> _RECORDED INFORMATION_:
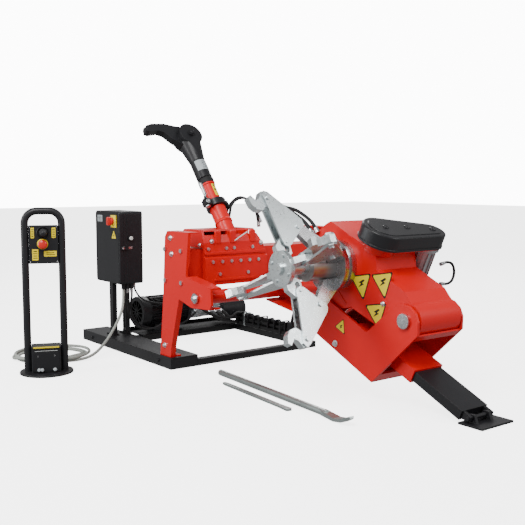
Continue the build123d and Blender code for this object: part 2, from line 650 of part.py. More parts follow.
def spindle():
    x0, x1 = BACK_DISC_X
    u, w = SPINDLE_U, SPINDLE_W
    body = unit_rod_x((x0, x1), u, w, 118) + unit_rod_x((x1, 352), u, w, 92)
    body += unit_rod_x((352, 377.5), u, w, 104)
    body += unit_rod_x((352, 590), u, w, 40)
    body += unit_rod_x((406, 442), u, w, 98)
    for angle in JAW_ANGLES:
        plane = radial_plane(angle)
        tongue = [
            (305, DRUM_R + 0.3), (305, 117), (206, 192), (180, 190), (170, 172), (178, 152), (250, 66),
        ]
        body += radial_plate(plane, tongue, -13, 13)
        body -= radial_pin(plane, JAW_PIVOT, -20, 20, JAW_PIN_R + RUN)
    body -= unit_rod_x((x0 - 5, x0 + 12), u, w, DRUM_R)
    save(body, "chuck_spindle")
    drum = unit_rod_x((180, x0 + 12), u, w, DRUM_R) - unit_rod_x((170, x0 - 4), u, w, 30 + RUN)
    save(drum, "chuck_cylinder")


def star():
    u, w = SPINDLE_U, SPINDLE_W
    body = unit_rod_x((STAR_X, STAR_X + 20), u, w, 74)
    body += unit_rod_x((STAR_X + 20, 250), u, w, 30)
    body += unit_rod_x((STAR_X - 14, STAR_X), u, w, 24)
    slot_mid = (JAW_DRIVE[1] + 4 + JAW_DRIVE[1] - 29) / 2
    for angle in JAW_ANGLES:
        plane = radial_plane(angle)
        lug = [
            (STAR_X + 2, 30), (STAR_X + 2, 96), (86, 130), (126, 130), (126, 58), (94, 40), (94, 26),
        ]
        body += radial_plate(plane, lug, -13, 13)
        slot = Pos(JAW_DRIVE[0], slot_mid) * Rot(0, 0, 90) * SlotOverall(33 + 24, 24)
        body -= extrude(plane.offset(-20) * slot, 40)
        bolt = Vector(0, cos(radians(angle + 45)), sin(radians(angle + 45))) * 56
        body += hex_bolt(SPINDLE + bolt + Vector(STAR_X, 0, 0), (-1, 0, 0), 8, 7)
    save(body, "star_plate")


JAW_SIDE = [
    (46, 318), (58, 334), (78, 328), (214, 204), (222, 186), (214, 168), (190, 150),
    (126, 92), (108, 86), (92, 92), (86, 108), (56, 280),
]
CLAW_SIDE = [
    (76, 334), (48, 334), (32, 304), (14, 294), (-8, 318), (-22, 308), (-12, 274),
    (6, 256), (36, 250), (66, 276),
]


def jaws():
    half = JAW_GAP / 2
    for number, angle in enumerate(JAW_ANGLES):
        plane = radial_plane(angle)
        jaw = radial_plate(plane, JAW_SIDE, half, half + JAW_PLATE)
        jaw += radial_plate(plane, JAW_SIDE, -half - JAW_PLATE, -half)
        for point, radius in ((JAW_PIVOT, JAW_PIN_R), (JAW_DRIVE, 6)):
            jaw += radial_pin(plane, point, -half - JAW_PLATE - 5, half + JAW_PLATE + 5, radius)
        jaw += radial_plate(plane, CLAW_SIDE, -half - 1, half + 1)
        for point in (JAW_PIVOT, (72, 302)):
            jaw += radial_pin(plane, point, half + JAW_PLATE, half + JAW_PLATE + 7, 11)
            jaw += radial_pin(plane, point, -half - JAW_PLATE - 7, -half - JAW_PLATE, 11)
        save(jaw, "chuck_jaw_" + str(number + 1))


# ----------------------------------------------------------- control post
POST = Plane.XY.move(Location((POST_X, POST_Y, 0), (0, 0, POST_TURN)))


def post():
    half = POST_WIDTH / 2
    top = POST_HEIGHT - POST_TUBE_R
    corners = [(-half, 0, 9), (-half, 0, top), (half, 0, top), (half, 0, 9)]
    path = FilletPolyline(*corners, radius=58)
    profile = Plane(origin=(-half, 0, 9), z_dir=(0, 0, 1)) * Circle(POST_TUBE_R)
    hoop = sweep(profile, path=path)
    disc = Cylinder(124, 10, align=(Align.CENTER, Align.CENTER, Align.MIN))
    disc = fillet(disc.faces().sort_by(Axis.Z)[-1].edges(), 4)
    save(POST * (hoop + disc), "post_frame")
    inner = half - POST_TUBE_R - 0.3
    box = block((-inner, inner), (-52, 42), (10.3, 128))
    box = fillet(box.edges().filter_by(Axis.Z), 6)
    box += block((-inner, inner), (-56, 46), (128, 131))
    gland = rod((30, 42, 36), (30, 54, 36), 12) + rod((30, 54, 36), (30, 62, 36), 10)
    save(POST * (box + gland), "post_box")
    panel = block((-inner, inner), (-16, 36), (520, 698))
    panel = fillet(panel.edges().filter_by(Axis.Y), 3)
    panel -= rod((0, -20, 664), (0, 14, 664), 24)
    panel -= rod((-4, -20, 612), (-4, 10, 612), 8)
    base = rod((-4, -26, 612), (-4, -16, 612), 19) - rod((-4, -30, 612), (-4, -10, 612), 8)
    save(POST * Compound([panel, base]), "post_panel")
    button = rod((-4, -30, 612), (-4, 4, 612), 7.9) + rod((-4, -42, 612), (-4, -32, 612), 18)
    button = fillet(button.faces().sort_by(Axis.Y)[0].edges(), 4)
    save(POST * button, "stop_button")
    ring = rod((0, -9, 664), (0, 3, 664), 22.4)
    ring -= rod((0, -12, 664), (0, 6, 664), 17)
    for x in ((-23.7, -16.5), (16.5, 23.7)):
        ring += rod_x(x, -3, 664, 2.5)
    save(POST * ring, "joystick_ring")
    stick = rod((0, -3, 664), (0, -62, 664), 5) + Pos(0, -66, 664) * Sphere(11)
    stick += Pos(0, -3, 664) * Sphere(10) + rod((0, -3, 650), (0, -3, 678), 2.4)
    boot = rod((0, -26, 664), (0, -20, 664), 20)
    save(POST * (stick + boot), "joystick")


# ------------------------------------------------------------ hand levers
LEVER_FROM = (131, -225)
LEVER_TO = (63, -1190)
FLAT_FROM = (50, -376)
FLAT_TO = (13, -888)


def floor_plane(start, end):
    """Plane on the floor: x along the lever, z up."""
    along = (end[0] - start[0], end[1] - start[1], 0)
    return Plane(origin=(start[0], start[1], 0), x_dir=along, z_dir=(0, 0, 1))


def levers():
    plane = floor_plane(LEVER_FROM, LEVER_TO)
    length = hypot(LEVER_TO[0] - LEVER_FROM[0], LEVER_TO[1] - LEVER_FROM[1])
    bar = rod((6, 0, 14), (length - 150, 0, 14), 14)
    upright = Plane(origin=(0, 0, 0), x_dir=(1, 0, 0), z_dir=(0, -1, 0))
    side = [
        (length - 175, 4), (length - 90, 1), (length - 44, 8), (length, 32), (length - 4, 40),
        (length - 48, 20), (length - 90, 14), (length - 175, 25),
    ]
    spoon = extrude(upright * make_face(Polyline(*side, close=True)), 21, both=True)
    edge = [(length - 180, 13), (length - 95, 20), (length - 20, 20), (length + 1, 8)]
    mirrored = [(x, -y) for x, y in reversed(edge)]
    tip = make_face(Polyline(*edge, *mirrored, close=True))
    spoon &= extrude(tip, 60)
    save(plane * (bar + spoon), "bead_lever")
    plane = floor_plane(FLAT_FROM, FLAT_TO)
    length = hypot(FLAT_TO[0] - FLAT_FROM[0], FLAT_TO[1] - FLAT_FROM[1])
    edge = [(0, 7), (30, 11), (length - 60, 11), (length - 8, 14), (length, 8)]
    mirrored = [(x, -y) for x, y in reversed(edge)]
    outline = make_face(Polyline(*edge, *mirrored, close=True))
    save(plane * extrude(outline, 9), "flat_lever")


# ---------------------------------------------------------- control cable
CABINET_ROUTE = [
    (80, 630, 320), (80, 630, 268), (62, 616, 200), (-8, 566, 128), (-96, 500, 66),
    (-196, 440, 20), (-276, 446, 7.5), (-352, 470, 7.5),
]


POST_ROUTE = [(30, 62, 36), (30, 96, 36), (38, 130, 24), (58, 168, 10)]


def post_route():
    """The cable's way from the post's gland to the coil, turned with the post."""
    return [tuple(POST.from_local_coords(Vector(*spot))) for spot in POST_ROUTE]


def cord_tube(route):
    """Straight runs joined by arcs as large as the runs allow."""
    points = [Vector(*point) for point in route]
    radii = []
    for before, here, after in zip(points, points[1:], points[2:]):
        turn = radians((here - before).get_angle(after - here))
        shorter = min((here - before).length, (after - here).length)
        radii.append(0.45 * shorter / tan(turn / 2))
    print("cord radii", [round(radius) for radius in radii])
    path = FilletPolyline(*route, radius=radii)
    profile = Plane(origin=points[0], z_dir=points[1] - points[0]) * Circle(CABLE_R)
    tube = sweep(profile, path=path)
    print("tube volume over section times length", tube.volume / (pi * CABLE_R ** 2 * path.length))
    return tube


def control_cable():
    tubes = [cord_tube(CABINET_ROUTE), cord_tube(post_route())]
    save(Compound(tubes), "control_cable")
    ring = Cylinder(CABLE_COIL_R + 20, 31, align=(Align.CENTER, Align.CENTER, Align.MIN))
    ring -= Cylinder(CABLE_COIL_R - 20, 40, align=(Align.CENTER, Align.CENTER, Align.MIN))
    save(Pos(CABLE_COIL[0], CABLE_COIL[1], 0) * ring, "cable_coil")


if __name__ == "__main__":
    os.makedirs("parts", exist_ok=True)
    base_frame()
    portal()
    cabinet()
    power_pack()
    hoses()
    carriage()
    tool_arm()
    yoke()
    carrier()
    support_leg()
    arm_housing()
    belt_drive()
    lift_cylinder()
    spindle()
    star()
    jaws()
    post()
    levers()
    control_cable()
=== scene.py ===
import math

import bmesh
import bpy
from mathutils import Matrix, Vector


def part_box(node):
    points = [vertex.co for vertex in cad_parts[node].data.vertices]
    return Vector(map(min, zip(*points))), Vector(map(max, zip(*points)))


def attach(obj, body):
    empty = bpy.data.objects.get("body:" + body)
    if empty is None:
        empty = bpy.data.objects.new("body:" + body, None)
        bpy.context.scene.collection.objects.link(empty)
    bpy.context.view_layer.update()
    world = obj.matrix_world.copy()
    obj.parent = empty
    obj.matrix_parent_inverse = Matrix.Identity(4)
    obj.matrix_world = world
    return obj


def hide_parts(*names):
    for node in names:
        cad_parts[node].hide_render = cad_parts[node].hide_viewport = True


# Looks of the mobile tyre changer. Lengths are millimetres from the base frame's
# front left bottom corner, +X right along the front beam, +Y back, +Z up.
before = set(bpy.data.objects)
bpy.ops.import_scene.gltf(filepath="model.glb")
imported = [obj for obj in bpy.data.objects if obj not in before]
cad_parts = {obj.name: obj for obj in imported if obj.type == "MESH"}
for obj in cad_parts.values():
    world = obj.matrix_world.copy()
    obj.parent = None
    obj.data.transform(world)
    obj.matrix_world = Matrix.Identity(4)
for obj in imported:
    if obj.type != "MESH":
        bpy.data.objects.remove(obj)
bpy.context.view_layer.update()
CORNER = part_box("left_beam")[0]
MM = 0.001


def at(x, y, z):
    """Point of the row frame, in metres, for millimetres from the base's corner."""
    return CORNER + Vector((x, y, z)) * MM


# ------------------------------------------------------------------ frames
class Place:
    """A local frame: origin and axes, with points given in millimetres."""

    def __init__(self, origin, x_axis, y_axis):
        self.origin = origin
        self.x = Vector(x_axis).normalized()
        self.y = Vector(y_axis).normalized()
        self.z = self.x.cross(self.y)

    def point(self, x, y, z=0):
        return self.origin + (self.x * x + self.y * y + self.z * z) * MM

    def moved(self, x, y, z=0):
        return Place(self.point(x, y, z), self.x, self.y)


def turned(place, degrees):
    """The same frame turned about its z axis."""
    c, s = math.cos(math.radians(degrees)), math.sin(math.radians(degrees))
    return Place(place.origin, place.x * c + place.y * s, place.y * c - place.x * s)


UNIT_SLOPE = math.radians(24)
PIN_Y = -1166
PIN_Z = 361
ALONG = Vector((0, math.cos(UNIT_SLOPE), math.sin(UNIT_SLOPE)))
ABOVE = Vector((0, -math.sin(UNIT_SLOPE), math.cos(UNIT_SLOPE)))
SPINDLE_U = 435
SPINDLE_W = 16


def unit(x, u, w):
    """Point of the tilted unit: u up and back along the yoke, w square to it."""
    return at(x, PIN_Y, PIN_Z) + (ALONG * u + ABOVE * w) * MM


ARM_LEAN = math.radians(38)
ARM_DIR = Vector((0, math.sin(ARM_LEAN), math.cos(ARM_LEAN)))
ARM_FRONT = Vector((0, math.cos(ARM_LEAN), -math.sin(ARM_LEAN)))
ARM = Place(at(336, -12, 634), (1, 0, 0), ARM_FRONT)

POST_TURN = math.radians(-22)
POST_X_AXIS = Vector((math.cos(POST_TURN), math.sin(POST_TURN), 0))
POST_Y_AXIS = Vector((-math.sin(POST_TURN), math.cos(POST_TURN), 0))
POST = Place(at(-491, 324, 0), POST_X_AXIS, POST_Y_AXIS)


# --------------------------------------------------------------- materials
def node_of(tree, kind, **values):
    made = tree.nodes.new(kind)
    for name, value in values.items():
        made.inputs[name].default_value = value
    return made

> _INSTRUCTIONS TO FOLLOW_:
Starting with the line that contains "base_frame()", repeat each line exactly, and stop once the line that contains "imported = [obj" has been repeated.

> _EXPECTED OUTPUT_:
    base_frame()
    portal()
    cabinet()
    power_pack()
    hoses()
    carriage()
    tool_arm()
    yoke()
    carrier()
    support_leg()
    arm_housing()
    belt_drive()
    lift_cylinder()
    spindle()
    star()
    jaws()
    post()
    levers()
    control_cable()
=== scene.py ===
import math

import bmesh
import bpy
from mathutils import Matrix, Vector


def part_box(node):
    points = [vertex.co for vertex in cad_parts[node].data.vertices]
    return Vector(map(min, zip(*points))), Vector(map(max, zip(*points)))


def attach(obj, body):
    empty = bpy.data.objects.get("body:" + body)
    if empty is None:
        empty = bpy.data.objects.new("body:" + body, None)
        bpy.context.scene.collection.objects.link(empty)
    bpy.context.view_layer.update()
    world = obj.matrix_world.copy()
    obj.parent = empty
    obj.matrix_parent_inverse = Matrix.Identity(4)
    obj.matrix_world = world
    return obj


def hide_parts(*names):
    for node in names:
        cad_parts[node].hide_render = cad_parts[node].hide_viewport = True


# Looks of the mobile tyre changer. Lengths are millimetres from the base frame's
# front left bottom corner, +X right along the front beam, +Y back, +Z up.
before = set(bpy.data.objects)
bpy.ops.import_scene.gltf(filepath="model.glb")
imported = [obj for obj in bpy.data.objects if obj not in before]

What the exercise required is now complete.